The Missing Fundamental: Perception Constructing What Isn't There
One more effect the critical band model predicts: the missing fundamental. A tone with harmonics at 200, 300, and 400 Hz is heard as having a pitch of 100 Hz — even though there is no physical energy at 100 Hz. The pattern of harmonics implies a fundamental that your auditory system reconstructs.
This has a direct engineering implication. Small speakers and earbuds incapable of reproducing 80 Hz bass can still give a bass impression because the harmonics of a bass guitar or kick drum are present and your brain fills in the fundamental. This is why careful saturation or harmonic excitement on the bass bus can improve bass perception on laptop speakers — you're not restoring the missing low frequency, you're giving the perceptual system enough harmonic content to infer it.
Applying This
Three things to carry into your next session:
1. EQ in Bark, not Hz. When sounds compete below 500 Hz, a 100 Hz difference can place them in the same critical band. When they compete above 4 kHz, a 1,000 Hz difference might still keep them within the same band. Use your ears logarithmically: small cuts mean more down low.
2. Level drives masking. Upward spread of masking increases nonlinearly with SPL. A compressed bass that sits 3 dB hotter than uncompressed will mask proportionally more of the midrange. Dynamics processing changes masking relationships, not just loudness.
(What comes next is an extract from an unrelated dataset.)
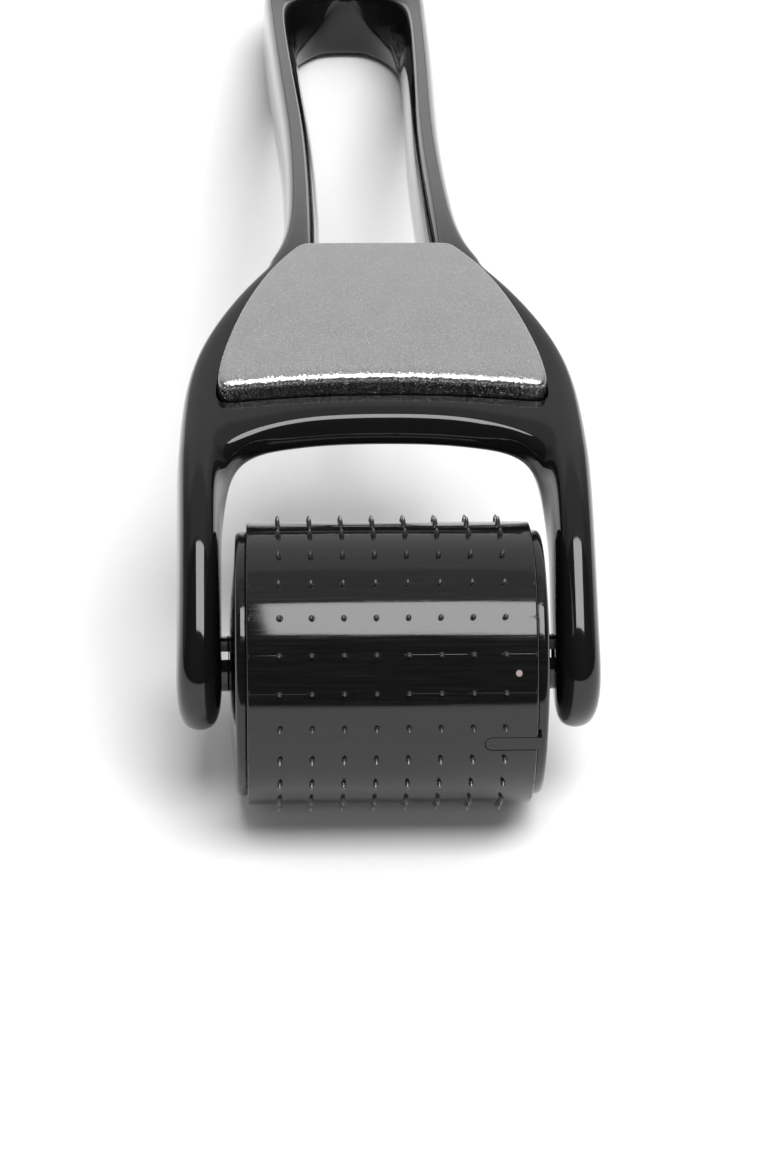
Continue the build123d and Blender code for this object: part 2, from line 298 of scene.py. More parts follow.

3. Transient spacing matters psychoacoustically. Elements hitting within 20–30 ms of each other don't just overlap in time — they interact through temporal masking. If two attacks land within this window, one may become perceptually invisible regardless of frequency content or level.
The cochlea is running a lossy compression algorithm on everything you hear. The question is whether your mix works with that algorithm or against it.